Common Law Spouse Wins Right to Plan Distributions

Once two 401(k) plan administrators learned a dead participant’s common-law spouse was legally validating her marital status, the plans should have postponed distribution of the participant’s balance until the issue was settled, a federal appellate court has ruled.

The decision from the 10th U.S. Circuit Court of Appeals came in a case filed by Lilirae Smith who claimed she was the rightful beneficiary of deceased participant Leonard C. Begay Sr.’s balance in the New Mexico Coal 401(k) Personal Savings Plan and USA Retirement Savings Plan. Smith asserted that the plans had mistakenly distributed Begay’s balances to his children.

U.S. District Judge Robert C. Brack ruled for the plans, but the 10th Circuit overturned the decision and sent the case back for additional proceedings.

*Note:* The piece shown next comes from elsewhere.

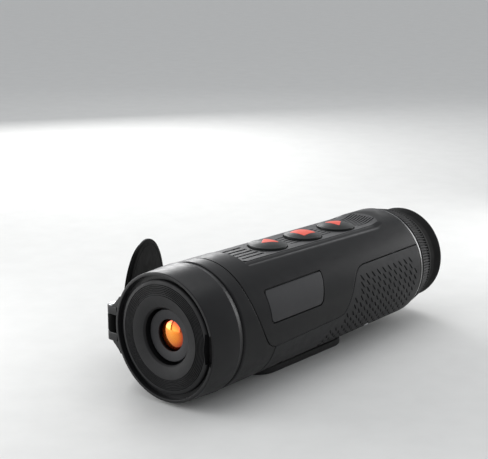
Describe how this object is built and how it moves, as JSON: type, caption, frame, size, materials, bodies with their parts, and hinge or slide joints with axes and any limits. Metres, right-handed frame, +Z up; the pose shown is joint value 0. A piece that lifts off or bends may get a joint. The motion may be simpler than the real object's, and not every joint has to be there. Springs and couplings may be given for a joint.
{
  "type": "thermal imaging monocular",
  "caption": "Handheld thermal monocular: round barrel with fold-back lens cover, coated objective, ribbed top deck with domed buttons, knurled diopter ring and rubber eyecup.",
  "frame": {"origin": "mouth of the tripod socket, in the flat face of the base pad", "axes": "+Z up out of the deck, +Y from the objective towards the eye, parallel to the optical axis; +X to the right of the user"},
  "size_m": [0.0927, 0.1908, 0.0623],
  "materials": {
    "casing": "fine matt charcoal",
    "grip": "matt charcoal with a scale texture",
    "bezel": "satin ridged black",
    "lens_cell": "black anodised",
    "coated_lens": "orange anti-reflection coating",
    "optic_glass": "clear optical glass",
    "detector_glass": "dark infrared window",
    "seal_rubber": "smooth",
    "inner_black": "matt black",
    "deck": "satin charcoal",
    "label": "satin blank plate",
    "eyecup_rubber": "soft matt rubber",
    "frame_metal": "cast light alloy",
    "brass": "turned brass",
    "ceramic": "gold-lidded ceramic package",
    "circuit_board": "green solder mask",
    "heatsink": "bare aluminium",
    "shield_can": "tin-plated sheet",
    "battery": "shrink-sleeved cell",
    "switch_plastic": "switch bodies",
    "display": "dark display",
    "pad_rubber": "matt rubber",
    "pin_steel": "polished steel",
    "screw_steel": "zinc-plated steel",
    "cover": "matt black",
    "button": "soft matt rubber",
    "symbol_red": "coral red inlay",
    "diopter": "knurled matt black",
    "shutter_blade": "matt black blade",
    "flap_rubber": "soft matt rubber"
  },
  "bodies": {
    "root": {"front_barrel": "casing", "front_bezel": "bezel", "lens_cell": "lens_cell", "cell_screws": "screw_steel", "front_lens": "coated_lens", "objective_oring": "seal_rubber", "lens_spacer": "inner_black", "rear_lens": "optic_glass", "lens_retainer": "inner_black", "barrel_seal": "seal_rubber", "front_collar": "casing", "upper_cover": "casing", "lower_housing": "grip", "deck_plate": "deck", "label_plate": "label", "rear_collar": "casing", "eyepiece_tube": "inner_black", "eyecup": "eyecup_rubber", "shutter_frame": "frame_metal", "shutter_solenoid": "brass", "detector_window": "detector_glass", "detector_package": "ceramic", "sensor_board": "circuit_board", "sensor_heatsink": "heatsink", "chassis": "frame_metal", "main_board": "circuit_board", "processor_shield": "shield_can", "battery_cell": "battery", "battery_cradle": "inner_black", "keypad_board": "circuit_board", "tact_switches": "switch_plastic", "display_board": "circuit_board", "display_module": "display", "display_shroud": "inner_black", "usb_port": "shield_can", "tripod_insert": "brass", "base_pad": "pad_rubber", "lanyard_bar": "pin_steel", "case_screws": "screw_steel", "cover_pin": "pin_steel"},
    "cover": {"lens_cover": "cover"},
    "button_up_body": {"button_up": "button", "symbol_up": "symbol_red"},
    "button_menu_body": {"button_menu": "button", "symbol_menu": "symbol_red"},
    "button_down_body": {"button_down": "button", "symbol_down": "symbol_red"},
    "diopter": {"diopter_ring": "diopter"},
    "eyepiece": {"eyepiece_cell": "inner_black", "eyepiece_lens_a": "optic_glass", "eyepiece_lens_b": "optic_glass"},
    "shutter": {"shutter_flag": "shutter_blade"},
    "port_flap": {"usb_flap": "flap_rubber"}
  },
  "joints": [
    {"name": "cover_hinge", "type": "hinge", "parent": "root", "child": "cover", "pos_m": [-0.0338, -0.0848, 0.0315], "axis": [0, 0, 1], "range_deg": [0, 242.4]},
    {"name": "press_up", "type": "slide", "parent": "root", "child": "button_up_body", "axis": [0, -0.0218, -0.9998], "range_m": [0, 0.0006], "stiffness_N_per_m": 2500, "springref_m": -0.0004},
    {"name": "press_menu", "type": "slide", "parent": "root", "child": "button_menu_body", "axis": [0, -0.0218, -0.9998], "range_m": [0, 0.0006], "stiffness_N_per_m": 2500, "springref_m": -0.0004},
    {"name": "press_down", "type": "slide", "parent": "root", "child": "button_down_body", "axis": [0, -0.0218, -0.9998], "range_m": [0, 0.0006], "stiffness_N_per_m": 2500, "springref_m": -0.0004},
    {"name": "diopter_turn", "type": "hinge", "parent": "root", "child": "diopter", "pos_m": [0, 0.0845, 0.0315], "axis": [0, 1, 0], "range_deg": [-60, 60]},
    {"name": "eyepiece_focus", "type": "slide", "parent": "root", "child": "eyepiece", "axis": [0, 1, 0], "range_m": [-0.0015, 0.0015]},
    {"name": "shutter_swing", "type": "hinge", "parent": "root", "child": "shutter", "pos_m": [0.0185, -0.0545, 0.0225], "axis": [0, -1, 0], "range_deg": [0, 48]},
    {"name": "flap_hinge", "type": "hinge", "parent": "root", "child": "port_flap", "pos_m": [-0.02919, -0.013, 0.0327], "axis": [0, -1, 0], "range_deg": [0, 85]}
  ],
  "couplings": [
    {"joint": "eyepiece_focus", "follows": "diopter_turn", "m_per_rad": 0.00143}
  ]
}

Smith claimed she had a common-law marriage with Begay from October 1988 to the date he died in a November 2004 auto accident, according to the appellate court opinion. Even though Begay’s home state, New Mexico, does not recognize common law marriages, the Navajo nation does, so Smith turned to a Navajo court for validation of her relationship to Begay.

The appellate court declared that Smith’s request to a Navajo nation court to affirm her marital status was key to the case because once the plans became aware of the Navajo proceedings, they had no authority under the plan rules to complete a distribution.

The 10th Circuit judges pointed out that plans had authority to rely on information on beneficiary designation forms unless they became aware of “conflicting information.” Despite the fact that one plan had a beneficiary form only mentioning the children and the second had no designation, the plans were obligated to hold off paying out Begay’s balance until they could consider the conflicting information, the court asserted.